26/11/01

A Javier Arnal

CESÁREO JARABO JORDÁN | Mi amigo Javier Arnal, buena persona, palabra de honor, es, a pesar de todo, propagandista del ateo Partido Popular; jaleante del anticristiano Partido popular; entusiasta del anti-familiar Partido popular; partidario del anti-español Partido popular y parcial del liberal partido popular.

Yo, sin embargo, solo soy español, católico, apostólico y romano, y como tal, me declaro abierto enemigo del Partido Popular, porque el Partido Popular es lo contrario de lo que yo soy.

Ahora, el Partido Popular se ha dado cuenta que las familias existimos; se ha dado cuenta que, extrañamente, nuestra gente es la que les vota (yo no, por cierto), y consecuencia de ello, han acabado considerando a la familia como el epicentro de su política social. Y yo estoy convencido que de antiguo tienen localizado ese epicentro, porque ese epicentro no es otro que el de la diana donde inexorablemente clavan todos sus dardos y todos sus proyectiles. Lo único que han hecho por las familias, y de acuerdo con lo reconocido por Marisol Linares, edil del Partido Popular de Castellón, ha sido, no se lo pierdan: “la legalización de las parejas de hecho”. Para ese viaje no se necesitan alforjas.

También el Sr. Arnal señala que el conseller Blasco proyecta un plan integral de apoyo a la familia; plan integral que, supongo, pasa por el apoyo principal a las uniones de homosexuales (y hasta de cabras, si llega al caso de conseguir algún voto), y eso no lo digo gratuitamente, porque el Sr. Blasco se ha jactado de progresista y ha asegurado que dar a los homosexuales el calificativo de normalidad no es privativo de la izquierda, ¿o no, Sr. Blasco?. Pero no se preocupe, señor Blasco, porque usted tiene razón; esa preocupación no es exclusiva de la izquierda, sino de los descerebrados. Tiene toda la razón.

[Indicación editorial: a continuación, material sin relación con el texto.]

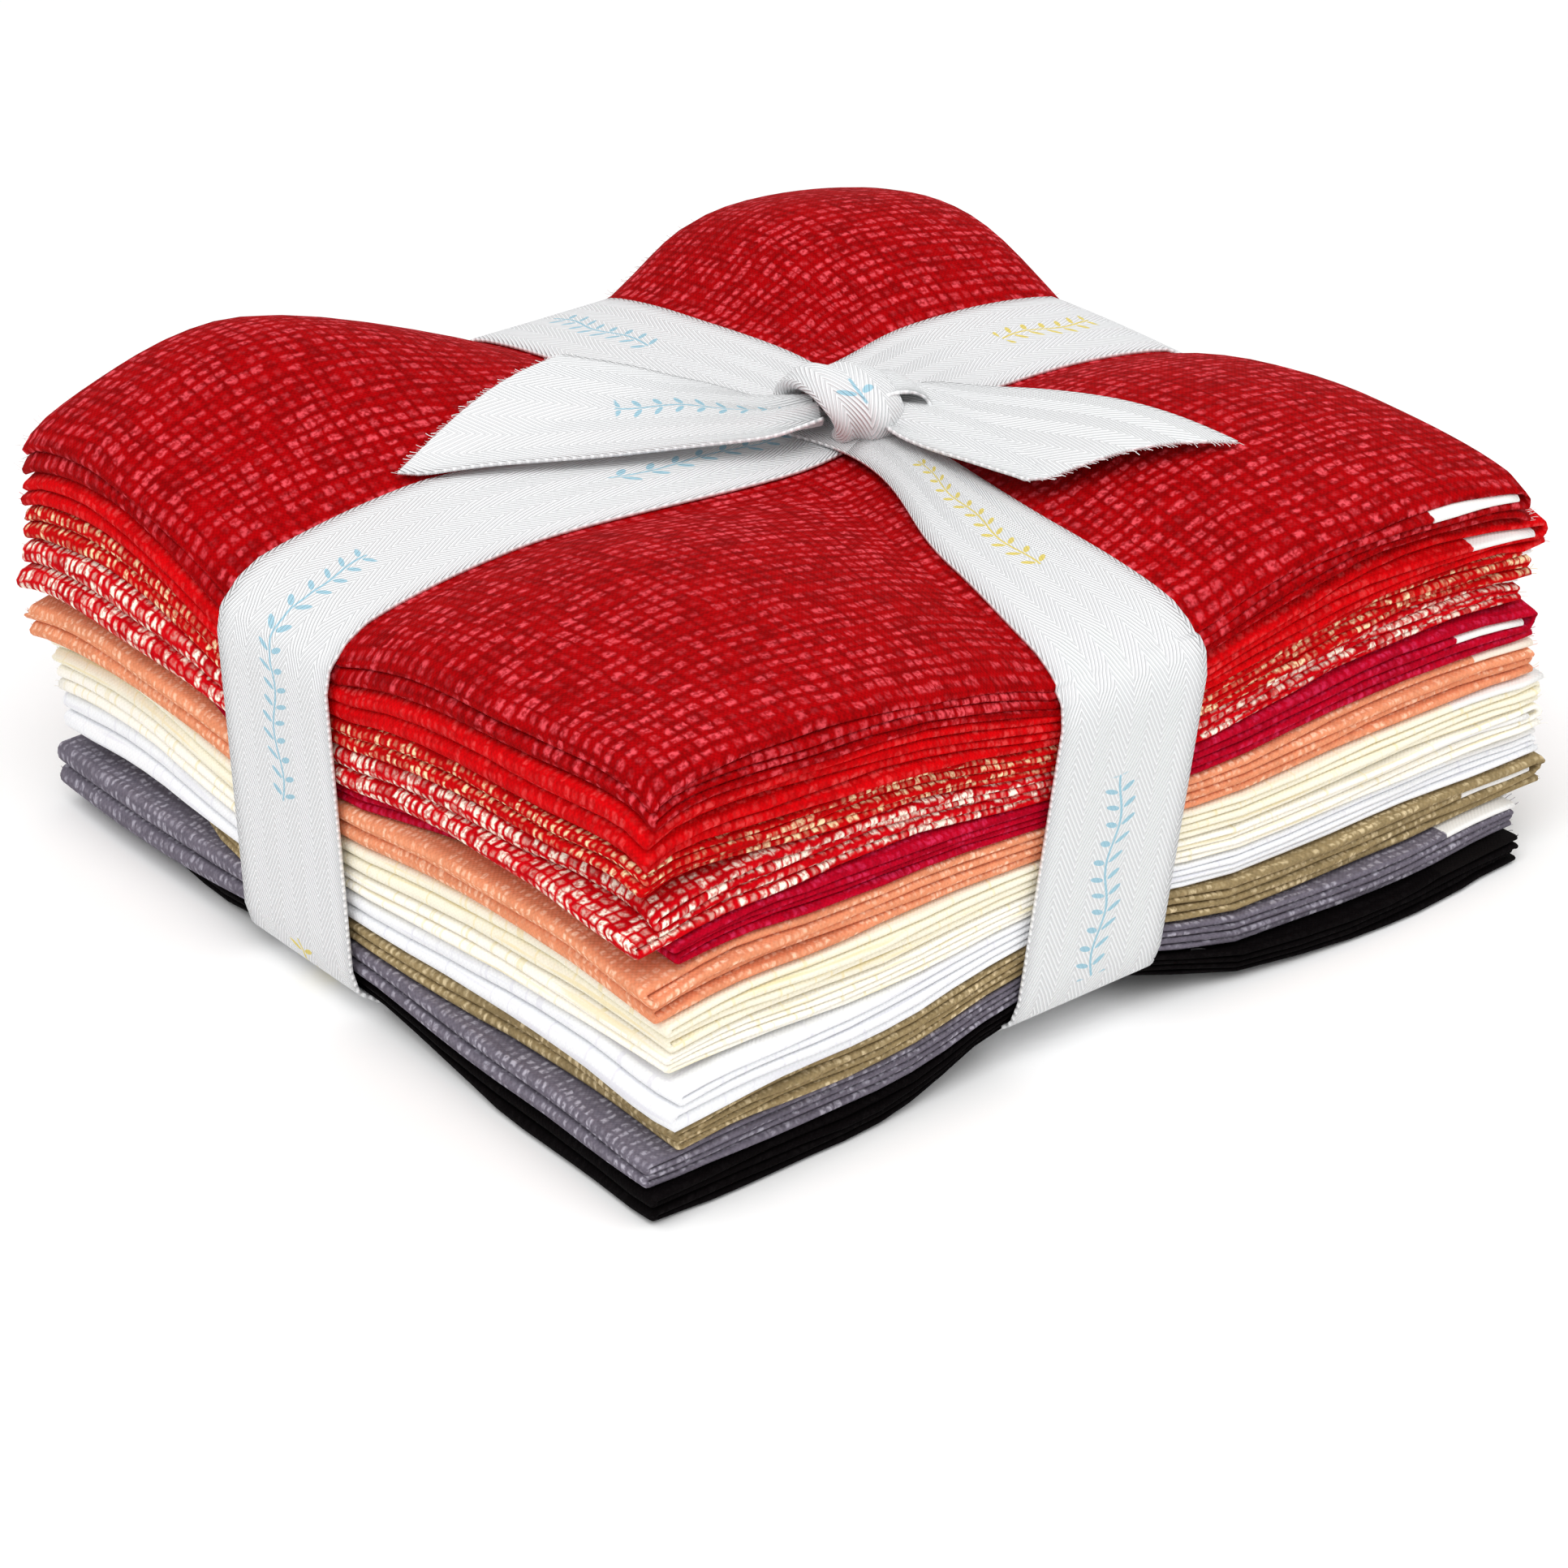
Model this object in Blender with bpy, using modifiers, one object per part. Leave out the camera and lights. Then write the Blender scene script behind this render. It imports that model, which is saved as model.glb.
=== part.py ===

Cita mi amigo Javier Arnal al obispo de Segorbe-Castellón, monseñor Juan Antonio Reig Pla en el sentido de que reclama protagonismo para la política familiar, e indica que coincide con el conseller Blasco en que la administración no debe ser sobreprotectora, y yo me permito indicar que no se deben preocupar de eso en exceso, porque para eso, primero necesita ser protectora, que no lo es, y aún antes, debe ser no discriminatoria, que actualmente lo es. Y es que, la familia está perseguida por la administración nacional, autonómica, local, laboral y jurídica.

Por otra parte, desconozco la literalidad de los acuerdos del Congreso Nacional de la Familia, pero lo que sí conozco de mi obispo, es que ha denunciado públicamente, por la radio, que ni PP ni PSOE han hecho absolutamente nada en defensa de la familia.

Para que los políticos tengan un poco de conocimiento de lo que es la sociedad y de lo que es la familia, debo indicarles, como si de una clase de párvulos se tratara, que la sociedad es producto necesario, creado para la protección de la persona y de la familia, y no caldo de cultivo de intereses inconfesables de los políticos. Y no es papá estado, amigo Javier, quién debe hacer algo por la familia, sino en todo caso, el hijo estado, el hijo de las familias que constituyen la nación y para su gobierno crean su administrador: el estado. Por tanto, si el estado (y no papá estado) no cumple con su obligación de proteger, promover y potenciar la estructura familiar, estamos hablando de un estado que no cumple con su obligación; estamos hablando de un estado tiránico.

Por supuesto, amigo Javier, primero es la gallina (la familia), y luego es el huevo, el estado, y por supuesto, contra lo que dicen los tiranos, la familia no ha dejado el campo yermo, sino que ha creado los órganos necesarios para ordenar la vida social. Si esos órganos se han convertido en parásitos, lo que procede es su extirpación, sin contemplaciones, y su sustitución por elementos que efectivamente cumplan con su función.

No es cierto que el estado deba “dejar hacer” a las familias. Ese es un concepto estrictamente liberal, y como liberal, anticristiano; lo correcto y necesario es que el estado “haga” por las familias y por las personas en general, sin cuyo fin, el estado no tiene justificación alguna.